15.    Where an undertaking has paid or proposes to pay an interim dividend, the half yearly report shall indicate the results after tax for the half year concerned and the interim dividend paid or proposed.

THIRD SCHEDULE
INFORMATION TO BE CONTAINED IN AN APPLICATION FOR LICENSING

(reg. 45)

    An application for licensing as a unit trust or investment company shall contain the following information—

    (a)    the name of the undertaking;

    (b)    a statement of the general nature of the investment objective of the undertaking;

    (c)    the prospectus;

    (d)    the full name and address of the promoter of the undertaking, including—

        (i)    sufficient information concerning the promoter, to enable the Regulatory Authority to be satisfied as to its expertise, integrity and adequacy of its financial resources;

        (ii)    details of shareholders;

        (iii)    latest audited accounts; and

        (iv)    details of overseas regulatory status if any;

    (e)    where an undertaking proposes to employ the services of a management company, the following information shall be supplied in respect of that company—

        (i)    full name and address;

        (ii)    memorandum and articles of association;

        (iii)    the names of the directors, the company secretary and the shareholders; and

        (iv)    sufficient information in respect of all directors and shareholders to enable the Regulatory Authority to be satisfied that they have appropriate financial resources, including a curriculum vitae for each director and the latest audited accounts and details of the overseas regulatory status (if any) in the case of each shareholder of a management company;

    (f)    the full name and address of the proposed trustee or custodian;

    (g)    the full name and address of the proposed investment adviser, if it is different from the management company or investment company;

    (h)    a copy of the relevant agreement with the adviser;

    (i)    sufficient information concerning the investment adviser to enable the Regulatory Authority to he satisfied as to its expertise, integrity, and adequacy, of financial resources;

    (j)    details of shareholders;

    (k)    latest audited accounts;

    (l)    details of the overseas regulatory;

    (m)    the full name and address of the auditor;

    (n)    the full name and address of any third party which has been contracted by the undertaking, or management company acting for the undertaking, to carry out its work and copies of the relevant agreements with the third party including—

        (i)    sufficient information concerning any third party involved, to enable the Regulatory Authority to be satisfied as to its expertise, integrity and adequacy of financial resources;

        (ii)    details of shareholders;

        (iii)    latest audited accounts;

        (iv)    details of overseas regulatory status if any; and

        (v)    such additional information as the Regulatory Authority may specify in the course of determining individual applications.

FOURTH SCHEDULE
INFORMATION TO BE CONTAINED IN A PROSPECTUS

(reg. 49(1))

1.    The name, form in law and if applicable. registered office and head office of the undertaking if different from the registered office.

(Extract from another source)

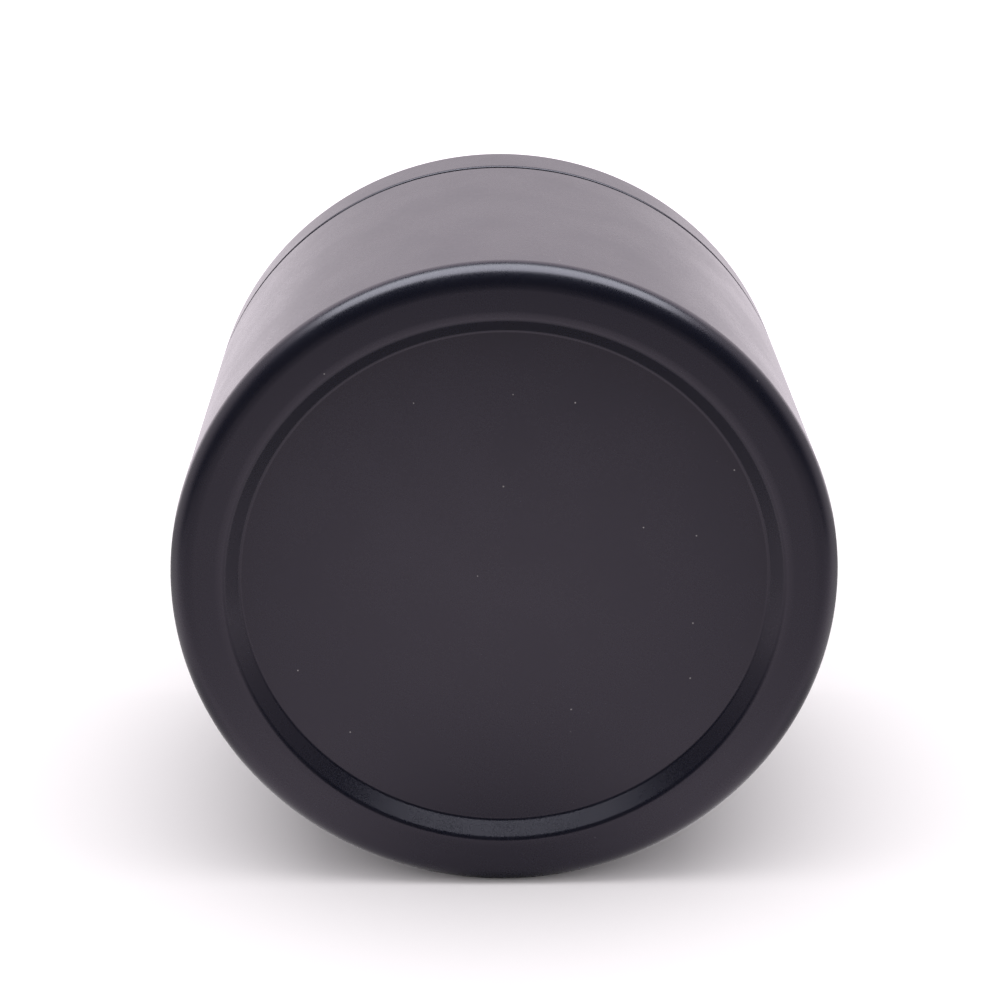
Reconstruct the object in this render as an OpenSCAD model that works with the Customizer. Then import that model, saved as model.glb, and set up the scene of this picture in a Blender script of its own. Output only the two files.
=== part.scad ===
// Round candle tin: a drawn sheet metal body with a recessed base and a slip lid that sits flush with its wall.
// The origin is the centre of the standing ring's plane, and +Z runs up the tin's axis towards the lid.
// Each piece is one sheet: its section is a path of radius and height points for the outer skin, closed by
// the same path drawn one sheet thickness inside, and turned about Z.

/* [Tin] */
// Outer diameter of the body and of the lid
tin_d = 77; // [60:0.5:100]
// Height of the closed tin, from the standing ring to the top of the lid
tin_h = 56; // [40:0.5:90]
// Thickness of the sheet metal
sheet = 0.3; // [0.25:0.05:0.35]

/* [Ends] */
// Depth of the recess under the base
base_recess = 1.9; // [1.2:0.1:3]
// Radius of the corner between the base and the side wall
base_corner_r = 2.4; // [1.8:0.1:3]
// Depth of the label panel on top of the lid
lid_recess = 0.9; // [0.8:0.1:1.4]
// Radius of the corner between the lid's top and its skirt
lid_corner_r = 1.6; // [1.2:0.1:2.4]
// Distance from the side wall to the inner edge of the flat rings on the base and the lid
ring_inset = 5.2; // [4.5:0.1:7]
// Slope of the recess walls, from the base plane
recess_slope = 47; // [45:1:65]

/* [Lid and rim] */
// Height of the lid, from the edge of its skirt to its top
lid_h = 8.4; // [7:0.1:12]
// Height of the hem that is folded up inside the skirt's edge
hem_h = 1.6; // [1.2:0.1:2.5]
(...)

2.    The date of establishment or incorporation of the undertaking and indication of its duration if limited.

3.    A statement of the place where the trust deed or articles of association of the undertaking, if not annexed, and periodic reports may be obtained.

4.    Brief information relevant to unit holders, of the tax system applicable to the undertaking and details of whether deductions are made at source from the income and capital gains paid by the undertaking to unit holders.

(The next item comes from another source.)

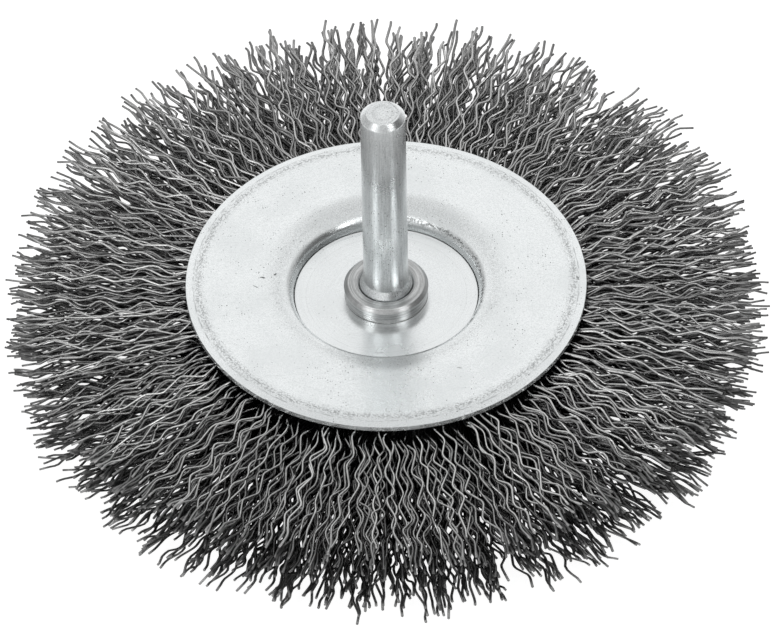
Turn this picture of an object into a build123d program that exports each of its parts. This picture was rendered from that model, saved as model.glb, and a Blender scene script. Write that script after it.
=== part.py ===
"""Crimped wire wheel brush on a plain round shank.

Two pressed plates clamp bundles of crimped steel wire round a core ring. A stepped pin passes
through the hub washers, the plate floors and a spacer. It is riveted over at the rear, and a
turned collar is staked on its foot at the front.

Frame: millimetres, +Z out along the shank, origin on the axis in the plane of the rear plate's
outer face, on which the brush rests.
"""

import os
from math import atan, atan2, cos, radians, sin, sqrt, tan

from build123d import *

# Wheel
brush_diameter = 100.0

# Shank
shank_diameter = 6.0
shank_reach = 31.9
shank_end_chamfer = 0.75
foot_diameter = 7.06
foot_taper_height = 1.0
rivet_head_diameter = 9.8
rivet_head_height = 1.4
rivet_head_chamfer = 0.5

# Collar
collar_diameter = 11.3
collar_height = 2.24
collar_top_chamfer = 0.6
collar_bore_chamfer = 0.25

# Hub washers
hub_washer_diameter = 24.0
hub_washer_thickness = 1.0
hub_washer_chamfer = 0.25

# Pressed plates
plate_diameter = 53.8
plate_sheet = 0.8
plate_gap = 13.04
rim_roll_width = 2.4
rim_roll_drop = 0.42
shoulder_width = 3.5
shoulder_drop = 1.12
shoulder_bend = 6.0
well_draft = 0.35
well_depth = 3.44
well_lip_bend = 0.9

# Hub spacer between the plate floors
spacer_diameter = 17.0

# Core ring that the wires are looped round
core_ring_section = 3.0
core_loop_wall = 1.2
core_loop_height = 8.8

# Wire bundles
bundles_per_quarter = 9
locks_per_bundle = 5
bundle_reach_past_rim = 0.25
lock_width = 1.7
lock_layer_pitch = 2.4
lock_root_depth = 2.2
lock_fan = 0.42
crimp_wave = 5.8
crimp_height = 1.25
crimp_tilt = 22.0
tip_raggedness = 3.2
tip_step = 0.382

# Clearances
hub_clearance = 0.05
washer_clearance = 0.35
core_well_clearance = 0.2
pinch_clearance = 0.05
core_clearance = 0.1
bundle_clearance = 0.08

# Heights above the rear plate's outer face
wheel_thickness = plate_gap + 2 * plate_sheet
mid_height = wheel_thickness / 2
front_floor_top = wheel_thickness - well_depth
front_washer_top = front_floor_top + hub_washer_thickness
collar_top = front_washer_top + collar_height
shank_end = collar_top + shank_reach
rear_washer_face = wheel_thickness - front_washer_top
rivet_head_face = rear_washer_face - rivet_head_height
spacer_height = 2 * (front_floor_top - plate_sheet - mid_height)

# Radii and angles
shank_radius = shank_diameter / 2
foot_radius = foot_diameter / 2
hub_bore_radius = foot_radius + hub_clearance
hub_washer_radius = hub_washer_diameter / 2
plate_radius = plate_diameter / 2
well_radius = hub_washer_radius + washer_clearance + well_draft
shoulder_radius = well_radius + shoulder_width
roll_start = plate_radius - rim_roll_width
loop_end_radius = well_radius + plate_sheet + core_well_clearance
core_radius = loop_end_radius + core_loop_wall + core_clearance + core_ring_section / 2
brush_radius = brush_diameter / 2
bundle_angle = 90.0 / bundles_per_quarter


def turned(*outline):
    """A solid turned about the Z axis from a closed outline of (radius, height) points."""
    return revolve(Plane.XZ * make_face(Polyline(*outline, close=True)), axis=Axis.Z)


def turned_ring(inner_radius, outer_radius, base, height):
    """A plain turned ring that stands on base."""
    return turned(
        (inner_radius, base),
        (outer_radius, base),
        (outer_radius, base + height),
        (inner_radius, base + height),
    )


def rim_edge(solid, radius, height):
    """The round edges of a turned solid at this radius and height."""
    return [
        edge
        for edge in solid.edges().filter_by(GeomType.CIRCLE)
        if abs(edge.radius - radius) < 1e-4 and abs(edge.arc_center.Z - height) < 1e-4
    ]


def make_shank():
    """Stepped pin: riveted head, straight foot, short taper and the plain round shank."""
    head_radius = rivet_head_diameter / 2
    pin = turned(
        (0, rivet_head_face),
        (head_radius, rivet_head_face),
        (head_radius, rear_washer_face),
        (foot_radius, rear_washer_face),
        (foot_radius, collar_top),
        (shank_radius, collar_top + foot_taper_height),
        (shank_radius, shank_end),
        (0, shank_end),
    )
    pin = chamfer(rim_edge(pin, shank_radius, shank_end), shank_end_chamfer)
    return chamfer(rim_edge(pin, head_radius, rivet_head_face), rivet_head_chamfer)


def make_collar():
    """Turned ring on the foot of the shank, chamfered at its top and at the mouth of its bore."""
    collar_radius = collar_diameter / 2
    ring = turned_ring(hub_bore_radius, collar_radius, front_washer_top, collar_height)
    ring = chamfer(rim_edge(ring, collar_radius, collar_top), collar_top_chamfer)
    return chamfer(rim_edge(ring, hub_bore_radius, collar_top), collar_bore_chamfer)


def make_hub_washer():
    """Flat disc in the well of the front plate, with its outer top edge broken."""
    disc = turned_ring(hub_bore_radius, hub_washer_radius, front_floor_top, hub_washer_thickness)
    return chamfer(rim_edge(disc, hub_washer_radius, front_washer_top), hub_washer_chamfer)


def bend(before, corner, after, radius):
    """The two points at which a bend of this radius leaves the sides of a sharp corner."""
    inward = corner - before
    outward = after - corner
    setback = radius * tan(radians(inward.get_angle(outward)) / 2)
    return [corner - inward.normalized() * setback, corner + outward.normalized() * setback]


def sheet_section(outer_face, thickness):
    """Section of a sheet of even thickness that lies on the right of its outer face."""
    sides = [(end - start).normalized() for start, end in zip(outer_face, outer_face[1:])]
    normals = [Vector(side.Y, -side.X) for side in sides]
    inner_face = []
    for point, before, after in zip(outer_face, normals[:1] + normals, normals + normals[-1:]):
        inner_face.append(point + (before + after) * (thickness / (1 + before.dot(after))))
    return make_face(Polyline(*outer_face, *reversed(inner_face), close=True))


def make_plate():
    """Pressed front plate: floor, steep well wall, sloping shoulder, flat face and rolled rim."""
    floor_start = Vector(hub_bore_radius, front_floor_top)
    floor_corner = Vector(well_radius - well_draft, front_floor_top)
    lip = Vector(well_radius, wheel_thickness - shoulder_drop)
    shoulder = Vector(shoulder_radius, wheel_thickness)
    face_end = Vector(roll_start, wheel_thickness)
    roll_middle = Vector(roll_start + rim_roll_width / 2, wheel_thickness - rim_roll_drop / 4)
    rim = Vector(plate_radius, wheel_thickness - rim_roll_drop)
    outer_face = [
        floor_start,
        floor_corner,
        *bend(floor_corner, lip, shoulder, well_lip_bend),
        *bend(lip, shoulder, face_end, shoulder_bend),
        face_end,
        roll_middle,
        rim,
    ]
    return revolve(Plane.XZ * sheet_section(outer_face, plate_sheet), axis=Axis.Z)


def make_core_ring():
    """Square-section steel ring inside the wire loops."""
    half_section = core_ring_section / 2
    return turned_ring(
        core_radius - half_section,
        core_radius + half_section,
        mid_height - half_section,
        core_ring_section,
    )


def make_bundle_root():
    """Pinched root of one bundle along +X: loop round the core ring, then the pack to the rim."""
    shoulder_slope = atan2(shoulder_drop, shoulder_radius - well_radius)
    pack_start = shoulder_radius + shoulder_bend * tan(shoulder_slope / 2)
    pack_half = plate_gap / 2 - pinch_clearance
    mouth_radius = plate_radius + bundle_reach_past_rim
    mouth_half = pack_half - rim_roll_drop - pinch_clearance
    upper = [
        (loop_end_radius, core_loop_height / 2),
        (pack_start, pack_half),
        (roll_start, pack_half),
        (mouth_radius, mouth_half),
    ]
    lower = [(radius, -half) for radius, half in reversed(upper)]
    ring_hole = core_ring_section + 2 * core_clearance
    profile = make_face(Polyline(*upper, *lower, close=True))
    profile -= Pos(core_radius, 0) * Rectangle(ring_hole, ring_hole)
    slab = extrude(Plane.XZ * profile, mouth_radius, both=True)
    half_angle = radians(bundle_angle / 2)
    apex = bundle_clearance / 2 / sin(half_angle)
    side = (mouth_radius - apex) * tan(half_angle)
    sector = make_face(Polyline((apex, 0), (mouth_radius, -side), (mouth_radius, side), close=True))
    return slab & extrude(sector, plate_gap, both=True)


def spread(number, ratio):
    """An even but irregular share from 0 to 1 for a numbered lock."""
    return (number * ratio) % 1.0


def make_lock(bundle, layer):
    """One lock of crimped wires: a three-sided bar swept along a zigzag from the root to its tip."""
    number = bundle * locks_per_bundle + layer
    middle = (locks_per_bundle - 1) / 2
    height = (layer - middle) * lock_layer_pitch
    lane = (2 * layer) % locks_per_bundle - middle
    tip_angle = radians(lane * bundle_angle / locks_per_bundle)
    root_radius = plate_radius - lock_root_depth
    flank = crimp_wave / 2
    flank_angle = atan(crimp_height / flank)
    tip_radius = brush_radius - sin(flank_angle) * lock_width / 2
    tip_radius -= tip_raggedness * spread(number, tip_step)
    tilt = radians(crimp_tilt) * (1 if number % 2 else -1)
    corners = int((tip_radius - plate_radius) / flank)

    def corner(radius, swing):
        """The centre of the lock at a radius, swung to one side of its lane by the crimp."""
        share = (radius - root_radius) / (brush_radius - root_radius)
        angle = tip_angle * (lock_fan + (1 - lock_fan) * share)
        sideways = radius * sin(angle) + swing * cos(tilt)
        return (radius * cos(angle), sideways, height + swing * sin(tilt))

    points = [corner(root_radius, 0)]
    for step in range(corners, -1, -1):
        side = 1 if (step + bundle) % 2 else -1
        points.append(corner(tip_radius - step * flank, side * crimp_height / 2))
    path = Polyline(*points)
    point_up = 90 if layer % 2 else -90
    across = Plane(origin=path @ 0, z_dir=path % 0, x_dir=(0, 1, 0))
    section = across * RegularPolygon(lock_width / sqrt(3), 3, rotation=point_up)
    return sweep(section, path=path, transition=Transition.RIGHT)


def make_bundle(bundle):
    """One bundle along +X: its locks of wire fused to their pinched root."""
    locks = [make_lock(bundle, layer) for layer in range(locks_per_bundle)]
    return Pos(Z=mid_height) * (make_bundle_root() + locks)


def turned_over(piece):
    """The same piece on the rear side of the wheel."""
    return mirror(piece, about=Plane.XY.offset(mid_height))


def all_pieces():
    """Every piece of the brush by its node name."""
    pieces = {
        "shank": make_shank(),
        "collar": make_collar(),
        "front_hub_washer": make_hub_washer(),
        "front_plate": make_plate(),
        "core_ring": make_core_ring(),
        "hub_spacer": turned_ring(
            hub_bore_radius, spacer_diameter / 2, mid_height - spacer_height / 2, spacer_height
        ),
        "rear_plate": turned_over(make_plate()),
        "rear_hub_washer": turned_over(make_hub_washer()),
    }
    quarter = [make_bundle(bundle) for bundle in range(bundles_per_quarter)]
    for number in range(4 * bundles_per_quarter):
        bundle = quarter[number % bundles_per_quarter]
        pieces[f"wire_bundle_{number + 1:02d}"] = Rot(Z=number * bundle_angle) * bundle
    return pieces


def main():
    """Build every piece and write one STEP file for each."""
    os.makedirs("parts", exist_ok=True)
    for name, piece in all_pieces().items():
        export_step(piece, f"parts/{name}.step")


main()
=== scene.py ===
"""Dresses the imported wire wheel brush: its crimped wires, zinc plates, hub discs, collar and shank.

The turned and pressed pieces are built ring by ring from their sections. The wires are drawn one
by one as crimped curves and stand, bundle by bundle, for the plain bundles of the frame.
"""

import logging
import math
from dataclasses import dataclass, field
from enum import Enum

import bpy
import numpy as np
from mathutils import Matrix, Vector


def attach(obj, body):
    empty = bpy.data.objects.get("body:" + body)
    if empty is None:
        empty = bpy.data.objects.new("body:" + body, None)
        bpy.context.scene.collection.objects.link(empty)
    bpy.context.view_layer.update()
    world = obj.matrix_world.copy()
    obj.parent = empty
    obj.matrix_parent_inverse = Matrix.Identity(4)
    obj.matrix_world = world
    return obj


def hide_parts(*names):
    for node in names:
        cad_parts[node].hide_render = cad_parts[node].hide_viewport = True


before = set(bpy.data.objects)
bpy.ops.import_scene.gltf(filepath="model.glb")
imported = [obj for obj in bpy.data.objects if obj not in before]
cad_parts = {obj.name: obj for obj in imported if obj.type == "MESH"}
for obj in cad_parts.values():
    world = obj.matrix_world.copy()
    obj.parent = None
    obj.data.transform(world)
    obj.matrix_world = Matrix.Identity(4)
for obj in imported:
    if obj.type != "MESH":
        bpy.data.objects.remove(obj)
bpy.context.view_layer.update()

log = logging.getLogger("wire_wheel_brush")

MM = 0.001
MERGE_DISTANCE = 1e-7
SMOOTH_ANGLE = math.radians(25)
PHOTO_WIDTH = 772

# The wheel's middle plane over the floor, and its plates' rim, in millimetres
MID_HEIGHT = 7.32
RIM_RADIUS = 26.9

Point = tuple[float, float]
Range = tuple[float, float]
Colour = tuple[float, float, float]
Socket = bpy.types.NodeSocket
Value = Socket | float

WHITE: Colour = (1.0, 1.0, 1.0)
BLACK: Colour = (0.0, 0.0, 0.0)


class Slot(Enum):
    """The record's material slots, one for each kind of new piece."""

    SHANK = "shank_steel"
    COLLAR = "collar_steel"
    PLATE = "plate_zinc"
    WASHER = "hub_washer_zinc"
    WIRE = "crimped_wire"


# Modelling helpers


def deselect_all() -> None:
    """Leaves edit mode with nothing selected."""
    if bpy.context.object and bpy.context.object.mode != "OBJECT":
        bpy.ops.object.mode_set(mode="OBJECT")
    bpy.ops.object.select_all(action="DESELECT")


def make_active(obj: bpy.types.Object) -> None:
    """Selects one object alone and makes it the active one.

    Args:
        obj: The object to work on.
    """
    deselect_all()
    obj.select_set(True)
    bpy.context.view_layer.objects.active = obj


def edit_all() -> None:
    """Opens the active mesh in edit mode with all of it selected."""
    bpy.ops.object.mode_set(mode="EDIT")
    bpy.ops.mesh.select_all(action="SELECT")


def close_outwards() -> None:
    """Turns every face of the open mesh outwards and leaves edit mode."""
    bpy.ops.mesh.select_all(action="SELECT")
    bpy.ops.mesh.normals_make_consistent(inside=False)
    bpy.ops.object.mode_set(mode="OBJECT")


@dataclass(frozen=True)
class Corner:
    """A corner of a section, in millimetres: its radius from the axis, its height and its bend."""

    radius: float
    height: float
    bend: float = 0.0

    @property
    def spot(self) -> Vector:
        """The corner's place in the section."""
        return Vector((self.radius, self.height))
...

5.    The accounting and distribution dates and the time limit, if any, after which entitlement to dividend lapses and procedure in this event.

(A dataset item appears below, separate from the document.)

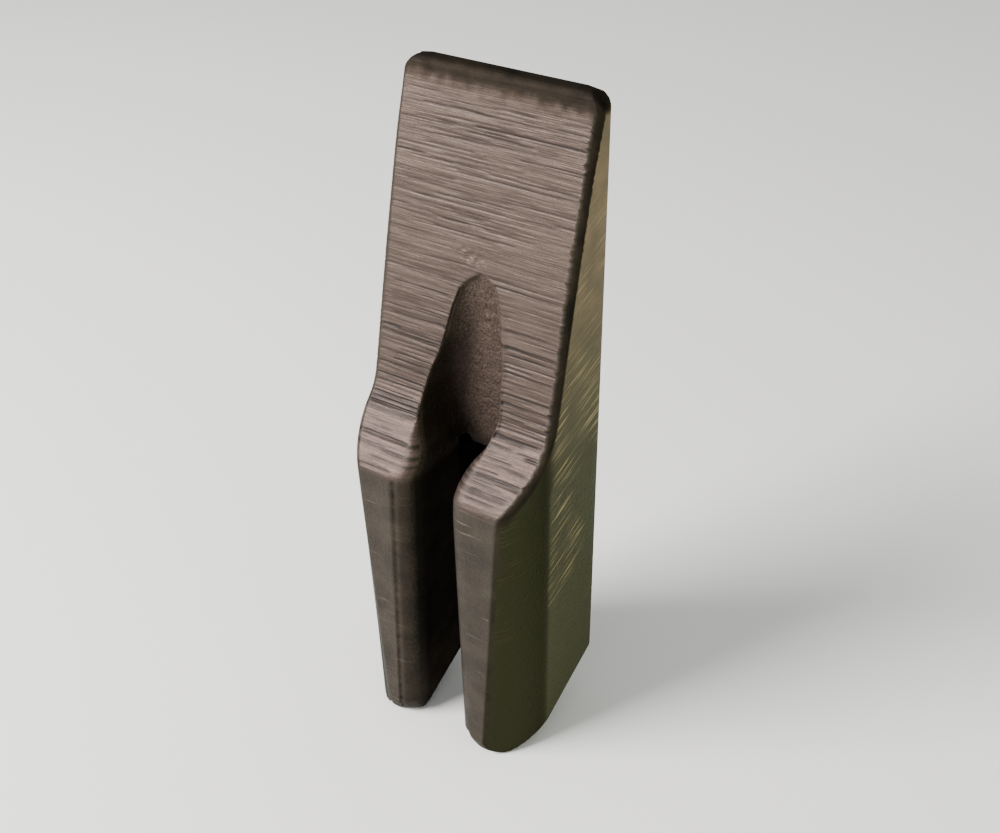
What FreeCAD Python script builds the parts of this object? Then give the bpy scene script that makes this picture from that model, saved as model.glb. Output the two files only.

6.    In the case investment companies—

    (i)    the names and positions in the company of the directors;

    (ii)    the experience of directors, both current and past, which is relevant to the undertaking; and

    (iii)    details of their main activities outside the company where these are of significance with respect to that company.

7.    The authorised share capital.

8.    The name and address of the undertaking’s auditors.

9.    Details of the type and main characteristic of the units and in particular the nature of the right, real or personal or other represented by the unit.

10.    Original securities or certificates providing evidence of title.

11.    Entry in a register or in an account.

12.    Characteristics of the units, registered or bearer.

13.    Indication of any denominations which may be provided for.

14.    Indication of unit holders voting rights.

15.    Circumstances in which winding-up of the undertaking can be decided on and winding-up procedure, in particular the rights of unit holders.

16.    where applicable, indications of stock exchanges or markets where the units are listed or dealt in.

17.    Procedures and conditions—

    (i)    of issue and sale of units; and

    (ii)    for repurchase or redemption of units, including the period within which redemption proceeds will normally be paid or discharged to investors.

18.    Circumstances in which repurchase or redemption may be suspended.

19.    Description of rules for determining and applying income.

20.    Description of the undertaking’s investment objectives and investment policy which shall—

    (i)    be comprehensive, accurate and readily comprehensible to investors;

    (ii)    be sufficient to enable investors to make an informed judgement on the investment proposed to them; and

    (iii)    include any limitations on the investment policy and borrowing powers which may be used in the management of the undertaking;

21.    Description of the undertaking’s intentions regarding techniques and instruments which may be used for the purposes of efficient portfolio management, including its objectives as (for hedging purposes or performance enhancement or both) and policy, a description of the different techniques and instruments which it can utilise and the risks inherent in these.

22.    Rules for the valuation of assets.

23.    Determination of the sale or issue price and the repurchase or redemption price of units in particular—

    (i)    the method and frequency of the calculation of the prices;

    (ii)    information concerning the charges relating to the sale or issue and the repurchase or redemption of units;

    (iii)    the means, places and frequency of the publication of the prices.

24.    In the case of umbrella undertakings, the charges, if any, applicable to switching of investments from one sub-fund to another;

25.    The manner, amount and calculation of remuneration payable by the undertaking to the management company or directors of the investment company, the trustee, custodian or third parties. and the reimbursement of costs by the undertaking to the management company, directors of the investment company, the trustee, custodian or third parties.

26.    All other costs and expenses which shall be borne by the undertaking, including costs of establishment.